The fear, Cone said, was that numbers were leaked from someone inside the Ministry of Interior to boost the statistics, possibly to influence Iraqis frustrated with the deadlocked government.
“Our concern is we don’t want this politicized,” Cone said. “We want the facts because it helps people make decisions. It helps us make decisions in terms of understanding the environment we’re in.”
Underreporting is also a problem.
Individual Iraqi commanders can be reluctant to acknowledge violence emanating from their sector for fear of reprisal or looking weak.

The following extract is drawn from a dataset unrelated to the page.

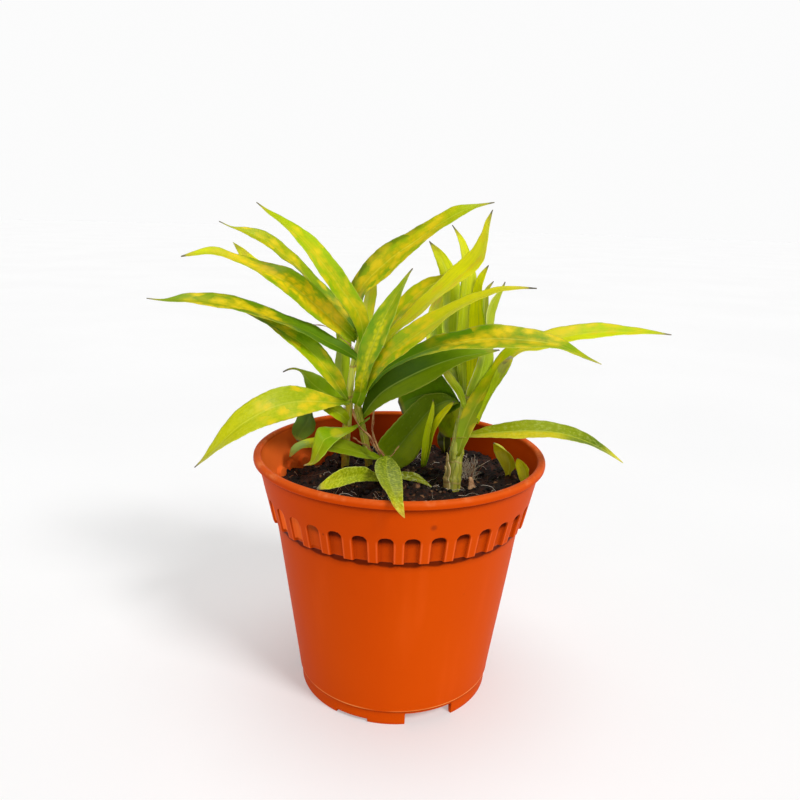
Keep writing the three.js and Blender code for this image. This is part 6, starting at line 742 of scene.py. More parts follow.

“There is a tendency by some units to not be completely honest in terms of their reports,” said Brig. Gen. Ralph Baker, a deputy commander for U.S. Division-Center. The Iraqis’ desire to save face, rather than own up to the truth, can have unintended consequences, he added.
Baker said he saw that play out during elections. Before the March 7 voting, an Iraqi commander Baker was working with had the habit of taking news about bombs in his sector badly, criticizing his unit commanders for allowing violence in his area.

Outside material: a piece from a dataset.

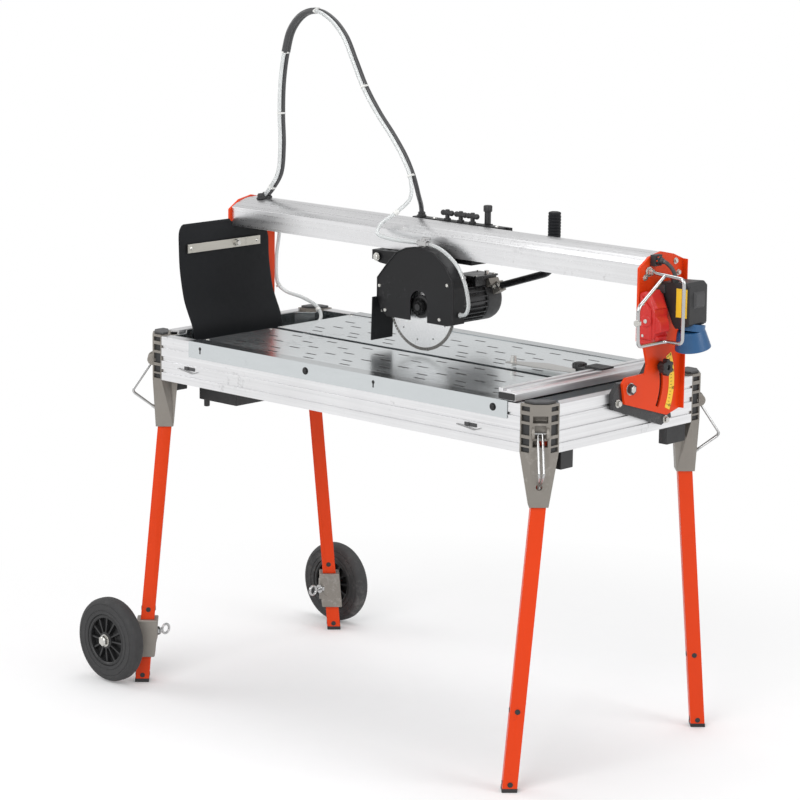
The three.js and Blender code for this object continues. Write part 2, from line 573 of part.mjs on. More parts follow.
function bladeGuard() {
  const hollow = alongSlab(guardShape(5), GUARD_Y0 + 3, GUARD_Y1 - 3);
  const arch = [...Array(9).keys()].map((i) => {
    const a = (Math.PI * i) / 8;
    return [ARBOR_X + 7 + 26 * Math.cos(a), 948 + 26 * Math.sin(a)];
  });
  const notch = outline([[ARBOR_X + 33, 900], ...arch, [ARBOR_X - 19, 900]]);
  const lug = outline([[-128, 1024], [-122, 1044], [-108, 1047], [-50, 1050], [-60, 1015], [-108, 1019]]);
  return cut(join(cut(alongSlab(guardShape(0), GUARD_Y0, GUARD_Y1), hollow,
    box(-90, 131, GUARD_Y0 + 3, GUARD_Y1 - 3, 890, 960), alongSlab(notch, GUARD_Y0 - 2, GUARD_Y0 + 6),
    rod(V(ARBOR_X, -5, ARBOR_Z), V(ARBOR_X, 8, ARBOR_Z), 30, 24)),
  alongSlab(lug, -13, 1.6)),
  rod(V(HINGE_X, -20, HINGE_Z), V(HINGE_X, 10, HINGE_Z), 6.5, 16));
}
part('blade_guard', black, bladeGuard());
part('head_flap', rubber, alongSlab(outline([[-99, 946], [-95.5, 946], [-98.5, 846], [-102, 846]]), -50, 20));
part('arbor', steel, join(
  rod(V(ARBOR_X, -24, ARBOR_Z), V(ARBOR_X, 24, ARBOR_Z), 12.5, 16),
  rod(V(ARBOR_X, -22, ARBOR_Z), V(ARBOR_X, -16.8, ARBOR_Z), 26, 20),
  rod(V(ARBOR_X, -13.2, ARBOR_Z), V(ARBOR_X, -7, ARBOR_Z), 26, 20),
  rod(V(ARBOR_X, -31, ARBOR_Z), V(ARBOR_X, -23, ARBOR_Z), 15, 6)));
part('blade', steel, cut(
  rod(V(ARBOR_X, SLOT_Y - 1.2, ARBOR_Z), V(ARBOR_X, SLOT_Y + 1.2, ARBOR_Z), BLADE_R, 40),
  rod(V(ARBOR_X, -20, ARBOR_Z), V(ARBOR_X, -10, ARBOR_Z), 13.1, 16)));
part('handle', black, join(
  bentWire([[87, 180, 969], [228, 180, 1014], [243, 180, 1040], [243, 180, 1150]], 8, 14, 12),
  rod(V(243, 180, 1084), V(243, 180, 1154), 14, 16)));
part('water_valve', steel, join(
  box(16, 44, -28, -10, 1073.4, 1086), rod(V(30, -19, 1084), V(30, -19, 1094), 4, 10),
  rod(V(12, -19, 1079), V(48, -19, 1079), 6, 10),
  bentWire([[46, -19, 1079], [98, -19, 1064], [140, -19, 1030], [162, -19, 988], [168, -19, 936],
    [137.6, -19, 930]], 4, 10, 6)));

// ---- cable, water hose and feed hose ----
const loopXZ = [[-570, 1121], [-552, 1140], [-526, 1178], [-518, 1242], [-521, 1321], [-518, 1398],
  [-506, 1466], [-487, 1520], [-449, 1557], [-404, 1568], [-358, 1552], [-315, 1515], [-282, 1459],
  [-248, 1400], [-206, 1346], [-159, 1296], [-121, 1249], [-98, 1208]];
const loop = (y) => loopXZ.map(([x, z]) => [x, y, z]);
part('power_cable', rubber, hose([...loop(84), [-108, 112, 1162], [-130, 146, 1130],
  [-132, 150, 1109.2]], 5.5, 42, 8));
part('water_hose', clear, hose([...loop(72), [-88, 62, 1162], [-104, 34, 1130], [-124, 4, 1104],
  [-118, -14, 1086], [-80, -18, 1079], [-30, -19, 1078], [11.4, -19, 1079]], 4.5, 58, 8));
part('feed_hose', clear, hose([[-446, -40, 742], [-447, -30, 764], [-458, 40, 784], [-476, 140, 798],
  [-496, 192, 824], [-520, 199, 845], [-558, 190, 862], [-602, 176, 874], [-620, 168, 892], [-624, 166, 950],
  [-612, 164, 1020], [-604, 153, 1044]], 4.5, 32, 8));

saw.children.forEach((mesh) => mesh.geometry.translate(SHIFT_X, 0, 0));
export default saw;
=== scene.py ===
import math

import bmesh
import bpy
from bpy.props import FloatProperty, FloatVectorProperty, IntProperty, PointerProperty
from mathutils import Matrix, Vector


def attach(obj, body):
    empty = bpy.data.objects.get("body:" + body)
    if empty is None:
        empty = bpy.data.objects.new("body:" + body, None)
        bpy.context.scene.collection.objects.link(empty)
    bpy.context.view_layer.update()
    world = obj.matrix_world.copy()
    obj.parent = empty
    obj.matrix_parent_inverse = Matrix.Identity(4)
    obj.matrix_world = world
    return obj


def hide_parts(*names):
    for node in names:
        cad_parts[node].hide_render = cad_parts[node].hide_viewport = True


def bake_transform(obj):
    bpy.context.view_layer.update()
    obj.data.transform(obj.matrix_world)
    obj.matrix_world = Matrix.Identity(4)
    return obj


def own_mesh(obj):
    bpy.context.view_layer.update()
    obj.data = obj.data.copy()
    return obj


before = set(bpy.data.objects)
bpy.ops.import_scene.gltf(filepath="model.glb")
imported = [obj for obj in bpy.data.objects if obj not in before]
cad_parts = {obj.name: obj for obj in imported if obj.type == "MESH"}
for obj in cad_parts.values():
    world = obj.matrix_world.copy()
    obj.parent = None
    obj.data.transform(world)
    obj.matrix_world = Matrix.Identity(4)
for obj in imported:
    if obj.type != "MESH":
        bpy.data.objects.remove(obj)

bl_info = {
    "name": "Wet tile saw",
    "version": (1, 0, 0),
    "blender": (4, 5, 0),
    "location": "3D View > Sidebar > Tile saw",
    "description": "Finishes and detail pieces for a bridge tile saw with a water table",
    "category": "Object",
}

# The saw's own sizes are in millimetres from the middle of its frame; the row's origin lies SHIFT along X.
SHIFT = -9
# How far a leg leans outwards for each millimetre down, and the height where it leaves its socket.
LEAN = 0.125
SOCKET = 607
# Places in a side view, as (y or x, height): the tilt pivot and lock stud, and the blade's arbor.
PIVOT = (-15, 831)
LOCK = (84.4, 867.8)
ARBOR = (25, 935)
# The middle of a wheel, as (x, distance from the middle line, height).
WHEEL = (-621, 381, 103)
CAMERA_AT = (4576.5, -5003.0, 2072.7)
CAMERA_TURN = (42.79, -11.33, 0.68)
CAMERA_LENS = 136.92
CABLE_RADIUS = 5.5
HOSE_RADIUS = 4.5
CORNERS = {"front_right": (1, -1), "front_left": (-1, -1), "back_left": (-1, 1), "back_right": (1, 1)}
LOOP = [(-570, 1121), (-552, 1140), (-526, 1178), (-518, 1242), (-521, 1321), (-518, 1398), (-506, 1466),
        (-487, 1520), (-449, 1557), (-404, 1568), (-358, 1552), (-315, 1515), (-282, 1459), (-248, 1400),
        (-206, 1346), (-159, 1296), (-121, 1249), (-98, 1208)]


def mm(x, y, z):
    """A point given in millimetres from the frame's middle, in metres in the row frame."""
    return Vector(((x + SHIFT) / 1000, y / 1000, z / 1000))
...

On election day, Baker heard explosions. Iraqi military on the ground reported mortar explosions — a weapon launched from another unit’s sector, but U.S. intelligence revealed the explosions were homemade bombs made from plastic drink bottles.
When the Iraqi commander asked Baker for help in identifying the launch sites, Baker showed him the U.S. evidence.

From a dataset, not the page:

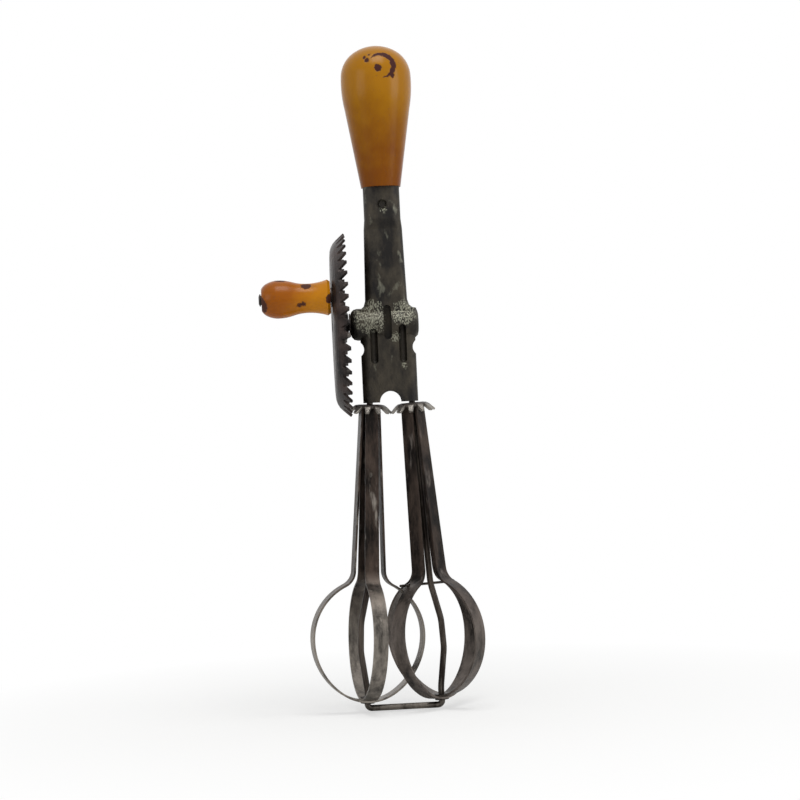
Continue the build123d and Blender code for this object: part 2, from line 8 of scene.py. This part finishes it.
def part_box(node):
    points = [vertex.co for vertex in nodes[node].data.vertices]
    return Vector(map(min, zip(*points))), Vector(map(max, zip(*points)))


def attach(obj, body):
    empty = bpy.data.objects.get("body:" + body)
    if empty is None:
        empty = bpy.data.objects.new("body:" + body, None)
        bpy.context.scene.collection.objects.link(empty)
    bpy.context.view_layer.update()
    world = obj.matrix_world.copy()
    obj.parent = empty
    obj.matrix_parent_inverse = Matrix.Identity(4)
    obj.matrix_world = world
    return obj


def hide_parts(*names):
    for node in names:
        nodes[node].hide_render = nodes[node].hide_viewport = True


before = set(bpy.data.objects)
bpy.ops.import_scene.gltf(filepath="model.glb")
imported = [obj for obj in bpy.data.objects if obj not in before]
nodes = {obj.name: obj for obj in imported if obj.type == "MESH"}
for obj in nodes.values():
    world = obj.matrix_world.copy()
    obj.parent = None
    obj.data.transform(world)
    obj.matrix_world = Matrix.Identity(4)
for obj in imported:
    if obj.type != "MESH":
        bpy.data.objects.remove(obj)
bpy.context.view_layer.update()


# Stage: a pale matt floor just under the tool's foot, a soft box overhead and one on each side, and
# the camera of the photograph: level, a little to the crank's side, with the tool's top leaning
# left in the picture.
def linear(hex_code):
    """The linear colour, with alpha, of an sRGB hex code."""
    parts = [int(hex_code[i : i + 2], 16) / 255 for i in (1, 3, 5)]
    return [c / 12.92 if c <= 0.04045 else ((c + 0.055) / 1.055) ** 2.4 for c in parts] + [1.0]


def add_node(tree, kind, inputs=None, **settings):
    """Adds a shader node: a socket among its inputs is linked, and any other value is set."""
    made = tree.nodes.new(kind)
    for name, value in settings.items():
        setattr(made, name, value)
    for name, value in (inputs or {}).items():
        if isinstance(value, bpy.types.NodeSocket):
            tree.links.new(value, made.inputs[name])
        else:
            made.inputs[name].default_value = value
    return made


scene = bpy.context.scene
scene.view_settings.view_transform = "Standard"

aim = Vector((0.0042, 0, -0.1286))
camera_turn = math.radians(2.5)
camera_roll = math.radians(-2.69)
camera_distance = 1.0
camera_lens = 99.3
camera_data = bpy.data.cameras.new("camera")
camera_data.lens = camera_lens
camera = bpy.data.objects.new("camera", camera_data)
scene.collection.objects.link(camera)
stand = aim + camera_distance * Vector((-math.sin(camera_turn), -math.cos(camera_turn), 0))
facing = (aim - stand).to_track_quat("-Z", "Y").to_matrix().to_4x4()
camera.matrix_world = Matrix.Translation(stand) @ facing @ Matrix.Rotation(camera_roll, 4, "Z")
scene.camera = camera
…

“Sadie, it’s not mortars,” Baker said to the commander, using an Arabic term of respect. “They are reporting mortars because when they report IEDs, they get in trouble with you. Now, you don’t know what to believe.”
In early August, a senior Iraqi military intelligence officer said he was feeling political pressure from his higher command to underreport violence. The officer did not offer any examples of violent acts that didn’t make official reports.
Cone said he did not believe underreporting was happening, but said the Iraqi official release of statistics — which began this month with a press release about August stats — is meant to reduce any such possibility.
It’s hard to know, ultimately, how accurate this new official count will be. Cone says he’s confident in the reports he sees from the prime minister’s National Operations Center, the key source he uses at his command, which has overwatch of the six U.S. advise-and-assist brigades throughout Iraq.
Improving the accuracy of these reports is one of the many things U.S. officers will work on with Iraqi midlevel military officials.
“I do think there are probably things we are not being shown because there are commanders out there that probably don’t want to let their higher headquarters find out about something,” Baker said.
But Baker also said he thinks that has become the exception, not the rule.
“We’re pretty comfortable and confident with the statistics that we’re collecting in Baghdad,” Baker said. “Are they as accurate and perfect as they were when we had six or seven U.S. brigades here? Probably not.”